### TASK OBJECTIVE
Nothing but the lines from the line that contains "# Gland where" through the line that contains "for node in" should appear in the output, each reproduced exactly.

### DATA SUPPLIED
★ ★ ★ ★ ★ ★ ★

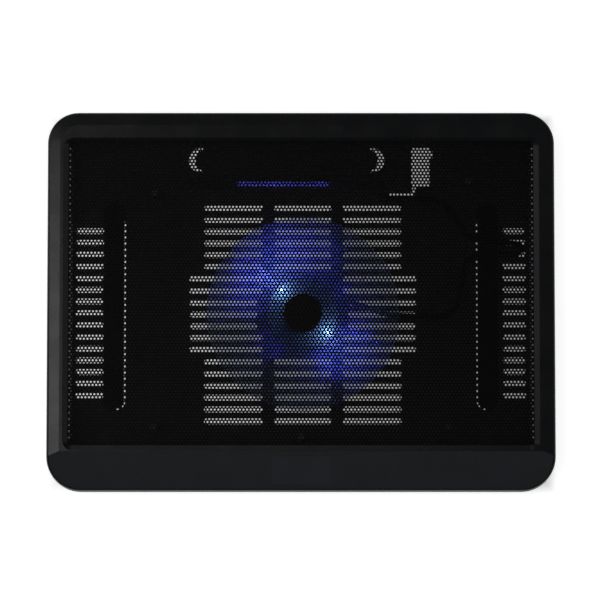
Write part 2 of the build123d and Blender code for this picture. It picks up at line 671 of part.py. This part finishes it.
with BuildPart() as rotor_magnet:
    with BuildSketch(Plane.XY.offset(cup_low + magnet_up)):
        with Locations((fan_x, fan_y)):
            Circle(cup_r - cup_t)
            Circle(magnet_r, mode=Mode.SUBTRACT)
    extrude(amount=magnet_l)
write(rotor_magnet, "rotor_magnet")


def blade_section(radius, sweep, chord, pitch, z):
    """A thin cambered section on the plane square to the radius at the sweep angle."""
    turn, tilt = radians(sweep), radians(pitch)
    out = Vector(cos(turn), sin(turn), 0)
    along = Vector(-sin(turn) * cos(tilt), cos(turn) * cos(tilt), sin(tilt))
    plane = Plane(origin=Vector(fan_x, fan_y, z) + out * radius, x_dir=along, z_dir=out)
    rise, edge = chord * blade_camber, blade_edge_t / 2
    with BuildSketch(plane) as section:
        with BuildLine():
            top = ThreePointArc((-chord / 2, edge), (0, rise + blade_t / 2), (chord / 2, edge))
            low = ThreePointArc((chord / 2, -edge), (0, rise - blade_t / 2), (-chord / 2, -edge))
            Line(top @ 1, low @ 0)
            Line(low @ 1, top @ 0)
        make_face()
    return section.sketch


# Impeller: hub with skirt and collar, and wide swept blades trimmed to a circle
with BuildPart() as one_blade:
    for section in blade_sections:
        add(blade_section(*section))
    loft()
    with BuildSketch(Plane.XY):
        with Locations((fan_x, fan_y)):
            Circle(blade_tip_r)
            Circle(hub_r - blade_root, mode=Mode.SUBTRACT)
    extrude(amount=height, mode=Mode.INTERSECT)

with BuildPart() as impeller:
    with BuildSketch(Plane.XY.offset(hub_skirt_z)):
        with Locations((fan_x, fan_y)):
            Circle(hub_r)
    extrude(amount=hub_top - hub_skirt_z)
    fillet(impeller.faces().sort_by(Axis.Z)[-1].edges(), hub_round)
    with BuildSketch(Plane.XY.offset(hub_skirt_z)):
        with Locations((fan_x, fan_y)):
            Circle(hub_r - hub_wall)
            Circle(cup_r + cup_collar_t, mode=Mode.SUBTRACT)
            Circle(cup_r)
    extrude(amount=cup_high - hub_skirt_z, mode=Mode.SUBTRACT)
    for i in range(blade_count):
        turn = Location((fan_x, fan_y, 0), (0, 0, 360 / blade_count * i))
        add(one_blade.part.moved(turn * Location((-fan_x, -fan_y, 0))))
write(impeller, "fan_impeller")

# Round label on the hub
with BuildPart() as hub_label:
    with BuildSketch(Plane.XY.offset(hub_top)):
        with Locations((fan_x, fan_y)):
            Circle(label_r)
    extrude(amount=label_t)
write(hub_label, "hub_label")

# Internal lead from the gland, in a loop over the right-hand vents, to the motor
with BuildPart() as fan_lead:
    with BuildLine() as route:
        FilletPolyline(*[(x, y, lead_z) for x, y in lead_points], radius=lead_radii)
    start = Plane(origin=route.line @ 0, x_dir=(0, 1, 0), z_dir=route.line % 0)
    with BuildSketch(start):
        with Locations((wire_gap, 0), (-wire_gap, 0)):
            Circle(wire_r)
    sweep(path=route.line)
write(fan_lead, "fan_lead")

# Gland where the cable leaves the tray, with its socket open below
with BuildPart() as cable_gland:
    with BuildSketch(Plane.XY.offset(floor_bottom - collar_low)):
        with Locations((gland_x, gland_y)):
            Circle(collar_r)
    extrude(amount=collar_low)
    with BuildSketch(Plane.XY.offset(floor_bottom)):
        with Locations((gland_x, gland_y)):
            Circle(throat_r)
    extrude(amount=floor_top - floor_bottom)
    with BuildSketch(Plane.XY.offset(floor_top)):
        with Locations((gland_x, gland_y)):
            Circle(gland_r)
    extrude(amount=gland_h)
    fillet(cable_gland.faces().sort_by(Axis.Z)[-1].edges(), 0.8)
    with BuildSketch(Plane.XY.offset(floor_bottom - collar_low)):
        with Locations((gland_x, gland_y)):
            Circle(socket_r)
    extrude(amount=socket_deep, mode=Mode.SUBTRACT)
    add(fan_lead.part, mode=Mode.SUBTRACT)
write(cable_gland, "cable_gland")
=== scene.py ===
import json
import math

import bpy
import numpy as np
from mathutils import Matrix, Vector


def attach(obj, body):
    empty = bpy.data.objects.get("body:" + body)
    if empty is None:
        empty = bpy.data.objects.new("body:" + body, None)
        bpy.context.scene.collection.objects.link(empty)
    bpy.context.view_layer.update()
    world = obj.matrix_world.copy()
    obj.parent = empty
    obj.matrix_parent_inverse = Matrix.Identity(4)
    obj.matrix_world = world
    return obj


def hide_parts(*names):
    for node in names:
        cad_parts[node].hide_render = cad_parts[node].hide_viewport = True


# Laptop cooling pad, seen from above on a pale floor: satin black shell, perforated steel top and a
# clear fan lit from inside by two blue LEDs. Metres, in the frame of the CAD model.

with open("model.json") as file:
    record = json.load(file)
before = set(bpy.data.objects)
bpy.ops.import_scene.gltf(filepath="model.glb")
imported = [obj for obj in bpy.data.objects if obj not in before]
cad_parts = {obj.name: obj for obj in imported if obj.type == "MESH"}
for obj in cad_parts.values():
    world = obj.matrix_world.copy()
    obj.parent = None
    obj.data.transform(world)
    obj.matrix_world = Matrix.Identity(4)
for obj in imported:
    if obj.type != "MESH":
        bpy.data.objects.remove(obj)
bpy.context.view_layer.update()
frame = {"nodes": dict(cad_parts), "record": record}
nodes = frame["nodes"]

FAN = (0.0012, -0.008)  # axis of the fan
LED_RADIUS, LED_ANGLES = 0.0213, (132.0, 322.0)

# Perforated panel
PANEL_W, PANEL_D, PANEL_TOP, PANEL_T = 0.3172, 0.2099, 0.0226, 0.0008
WINDOW_Y = 0.00575
HOLE_R, HOLE_PITCH, ROW_PITCH = 0.00070, 0.00239, 0.00205
HOLES_PER_ROW, HOLE_ROWS, PANEL_PIECES = 130, 99, 5
HOLE_SIDES = 12
SIDE_TURN = 360.0 / HOLE_SIDES

# Floor: it glows by itself, less in the object's shade
FLOOR_SIZE = 6.0
OPEN_GLOW = 0.75
SHADE_GLOW_LEFT, SHADE_GLOW_RIGHT = 0.50, 0.20
SHADE_X, SHADE_Y, SHADE_EDGE = 0.160, 0.117, 0.012

# Lights inside the tray
LED_POWER, LED_Z, LED_GLOW_RADIUS = 0.012, 0.0134, 0.0008
LED_COLOUR = (0.42, 0.52, 1.0)
DISK_Z = 0.0089
BLUE, PALE_BLUE = (0.10, 0.11, 1.0), (0.30, 0.42, 1.0)

# Camera
CAMERA_PLACE, CAMERA_AIM = (-0.00067, -0.07783, 1.523), (-0.00067, 0.00067, 0.025)
CAMERA_LENS, SENSOR_WIDTH = 135.3, 36.0


# ---------- materials ----------

def tree(name):
    """A new node material: its nodes, its links, its Principled shader and its object coordinates."""
    material = bpy.data.materials.new(name)
    material.use_nodes = True
    n, l = material.node_tree.nodes, material.node_tree.links
    shader = n["Principled BSDF"]
    place = n.new("ShaderNodeTexCoord").outputs["Object"]
    return material, n, l, shader, place


def noise(n, l, place, scale, detail=3.0, stretch=None):
    """Noise of the given scale, in waves per metre. stretch scales the coordinates first."""
    if stretch:
        mapping = n.new("ShaderNodeMapping")
        mapping.inputs["Scale"].default_value = stretch
        l.new(place, mapping.inputs["Vector"])
        place = mapping.outputs["Vector"]
    texture = n.new("ShaderNodeTexNoise")
    texture.inputs["Scale"].default_value = scale
    texture.inputs["Detail"].default_value = detail
    l.new(place, texture.inputs["Vector"])
    return texture.outputs["Fac"]


def ramp(n, l, value, low, high, start=0.3, end=0.7):
    """A colour that goes from low to high as value goes from start to end."""
    node = n.new("ShaderNodeValToRGB")
    node.color_ramp.elements[0].position = start
    node.color_ramp.elements[1].position = end
    node.color_ramp.elements[0].color = (*low, 1.0)
    node.color_ramp.elements[1].color = (*high, 1.0)
    l.new(value, node.inputs["Fac"])
    return node.outputs["Color"]


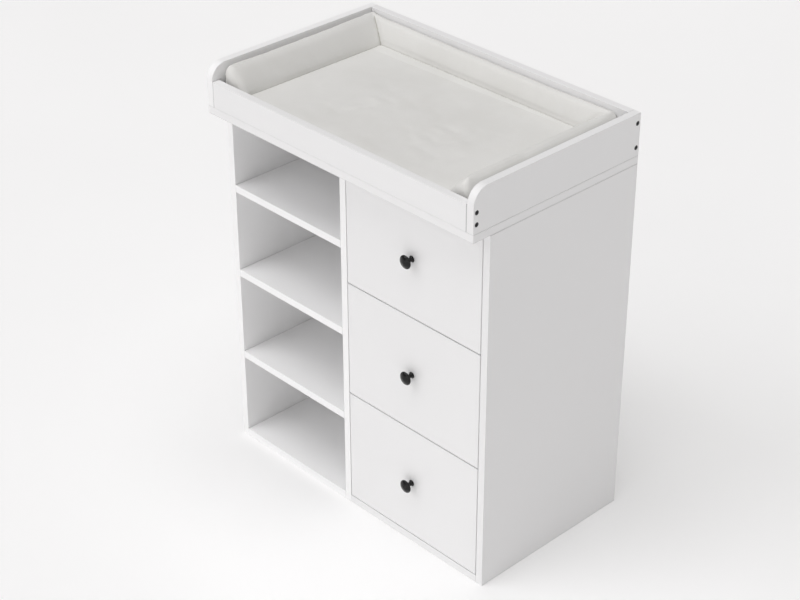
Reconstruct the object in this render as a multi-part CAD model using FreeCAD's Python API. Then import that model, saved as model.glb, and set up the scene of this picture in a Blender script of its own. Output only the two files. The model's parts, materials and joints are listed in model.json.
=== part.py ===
"""Changing dresser: a white board cabinet with an open shelf column on the left and three drawers on the
right, a changing tray of four rails on its overhanging top board, and a contoured pad lying in the tray.

Frame: millimetres, +Z up, +X to the object's right as seen from the front, front facing -Y.
Origin: centre of the footprint, on the floor."""

import FreeCAD, Part
import math
import os

V = FreeCAD.Vector

# ---------------------------------------------------------------- driving dimensions
WIDTH = 800.0            # overall, side panel to side panel
CABINET_DEPTH = 436.0    # side panels, front edge to rear edge
OVERHANG = 48.0          # top board and tray beyond the cabinet front
CABINET_H = 868.0        # floor to the underside of the top board
T = 18.0                 # main board thickness
EDGE_R = 0.8             # softened board edges
RAIL_H = 98.0            # side and back rails of the tray, above the top board
FRONT_RAIL_H = 61.0      # low front rail of the tray
RAIL_ARC_R = 37.0        # rounded front upper corner of the side rails
DIVIDER_X = -34.0        # left face of the centre divider
SHELF_TOPS = (680.0, 462.0, 240.0)   # upper faces of the upper, middle and lower shelves

BACK_T = 3.0             # back panel sheet
GROOVE_W = 3.2           # groove for a 3 mm sheet
GROOVE_D = 8.0           # depth of the back panel groove
BACK_Y = 220.0           # front face of the back panel groove

FRONT_GAP_SIDE = 2.0     # drawer front to panel
FRONT_GAP_Z = 3.0        # drawer front to drawer front
DRAWER_T = 15.0          # drawer sides and back
DRAWER_BOX_H = 200.0
DRAWER_BOX_L = 370.0     # drawer sides, front to rear
DRAWER_BOX_LIFT = 25.0   # drawer side's lower edge above the front's lower edge
RUNNER_GAP = 12.5        # space for a runner, each side
RUNNER_L = 350.0
SHEET_T = 1.2            # runner steel
ROLLER_R = 10.0
ROLLER_BORE_R = 2.08
AXLE_R = 2.0
ROLLER_AXIS_Z = 11.4     # above the cabinet runner's lower face
TRAVEL = 260.0           # drawer travel

KNOB_R = 15.5
KNOB_OUT = 26.5

PAD_X0, PAD_X1 = -378.0, 362.0   # the pad lies against the left rail
PAD_Y0, PAD_Y1 = -215.0, 223.0
PAD_FLAT = 40.0          # thickness of the lying surface
PAD_CREST = 90.0         # height of the raised edges

# ---------------------------------------------------------------- derived planes
XL, XR = -WIDTH / 2, WIDTH / 2
XLI, XRI = XL + T, XR - T                        # inner faces of the side panels
Y_REAR = (CABINET_DEPTH + OVERHANG) / 2          # 242
Y_CAB = Y_REAR - CABINET_DEPTH                   # -194, cabinet front
Y_TOP = Y_CAB - OVERHANG                         # -242, top board front
XD0, XD1 = DIVIDER_X, DIVIDER_X + T              # divider faces
Z_TOP = CABINET_H + T                            # upper face of the top board
XC = (XD1 + XRI) / 2                             # centre of the drawer column


# ---------------------------------------------------------------- helpers
def box(x0, x1, y0, y1, z0, z1):
    return Part.makeBox(x1 - x0, y1 - y0, z1 - z0, V(x0, y0, z0))


def board(x0, x1, y0, y1, z0, z1, r=EDGE_R):
    """A board with every edge softened."""
    b = box(x0, x1, y0, y1, z0, z1)
    return b.makeFillet(r, b.Edges)


def cyl(r, p, d, length):
    return Part.makeCylinder(r, length, V(*p), V(*d))


def cone(r0, r1, p, d, length):
    return Part.makeCone(r0, r1, length, V(*p), V(*d))


def at(p, d, s):
    return tuple(p[i] + d[i] * s for i in range(3))


def cross(a, b):
    return (a[1] * b[2] - a[2] * b[1], a[2] * b[0] - a[0] * b[2], a[0] * b[1] - a[1] * b[0])


def neg(d):
    return tuple(-v for v in d)


def obox(p, u, ul, v, vl, w, wl):
    """A box at p with signed ranges along three unit axes of the frame."""
    lo, hi = [0.0] * 3, [0.0] * 3
    for i in range(3):
        a = [p[i]] * 2
        for axis, rng in ((u, ul), (v, vl), (w, wl)):
            k = [axis[i] * rng[0], axis[i] * rng[1]]
            a[0] += min(k)
            a[1] += max(k)
        lo[i], hi[i] = a
    return box(lo[0], hi[0], lo[1], hi[1], lo[2], hi[2])


def turned(profile, p, d):
    """A solid of revolution: profile is (distance along d, radius) pairs, from the axis back to the axis."""
    ref = (1.0, 0.0, 0.0) if abs(d[0]) < 0.5 else (0.0, 1.0, 0.0)
    pts = [V(*(p[i] + d[i] * s + ref[i] * r for i in range(3))) for s, r in profile]
    pts.append(pts[0])
    face = Part.Face(Part.makePolygon(pts))
    return face.revolve(V(*p), V(*d), 360)


def cross_recess(p, d, size, depth):
    """Two crossing slots cut into a face at p, going in along d."""
    ref = (1.0, 0.0, 0.0) if abs(d[0]) < 0.5 else (0.0, 1.0, 0.0)
    oth = cross(d, ref)
    w = size * 0.17
    return [obox(p, ref, (-size / 2, size / 2), oth, (-w, w), d, (-0.5, depth)),
            obox(p, ref, (-w, w), oth, (-size / 2, size / 2), d, (-0.5, depth))]


cuts = {}      # node -> list of cutting shapes
hard = {}      # node -> list of hardware solids


def cut(node, *shapes):
    cuts.setdefault(node, []).extend(shapes)


def add(node, *shapes):
    hard.setdefault(node, []).extend(shapes)


# ---------------------------------------------------------------- knock-down joinery
CAM_DIST = 34.0          # joint face to the middle of the cam disc


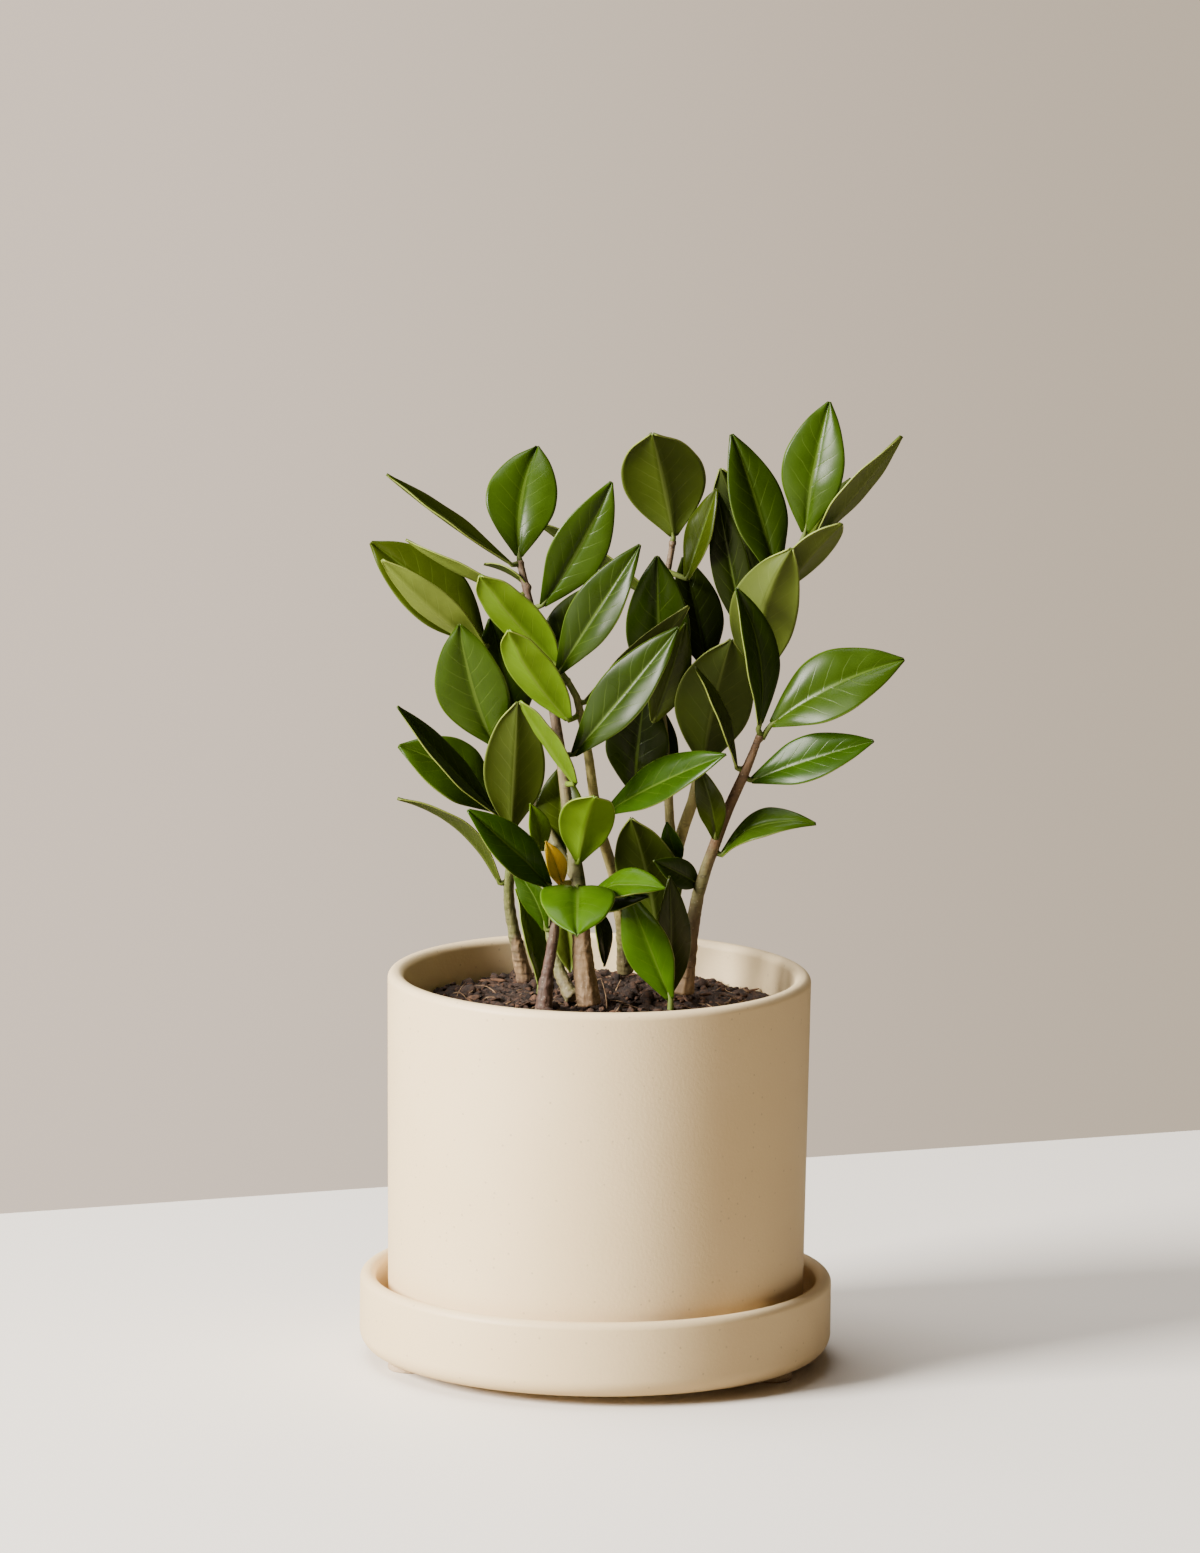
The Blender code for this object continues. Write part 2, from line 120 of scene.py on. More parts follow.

★ ★ ★ ★ ★ ★ ★

### RESULT
# Gland where the cable leaves the tray, with its socket open below
with BuildPart() as cable_gland:
    with BuildSketch(Plane.XY.offset(floor_bottom - collar_low)):
        with Locations((gland_x, gland_y)):
            Circle(collar_r)
    extrude(amount=collar_low)
    with BuildSketch(Plane.XY.offset(floor_bottom)):
        with Locations((gland_x, gland_y)):
            Circle(throat_r)
    extrude(amount=floor_top - floor_bottom)
    with BuildSketch(Plane.XY.offset(floor_top)):
        with Locations((gland_x, gland_y)):
            Circle(gland_r)
    extrude(amount=gland_h)
    fillet(cable_gland.faces().sort_by(Axis.Z)[-1].edges(), 0.8)
    with BuildSketch(Plane.XY.offset(floor_bottom - collar_low)):
        with Locations((gland_x, gland_y)):
            Circle(socket_r)
    extrude(amount=socket_deep, mode=Mode.SUBTRACT)
    add(fan_lead.part, mode=Mode.SUBTRACT)
write(cable_gland, "cable_gland")
=== scene.py ===
import json
import math

import bpy
import numpy as np
from mathutils import Matrix, Vector


def attach(obj, body):
    empty = bpy.data.objects.get("body:" + body)
    if empty is None:
        empty = bpy.data.objects.new("body:" + body, None)
        bpy.context.scene.collection.objects.link(empty)
    bpy.context.view_layer.update()
    world = obj.matrix_world.copy()
    obj.parent = empty
    obj.matrix_parent_inverse = Matrix.Identity(4)
    obj.matrix_world = world
    return obj


def hide_parts(*names):
    for node in names:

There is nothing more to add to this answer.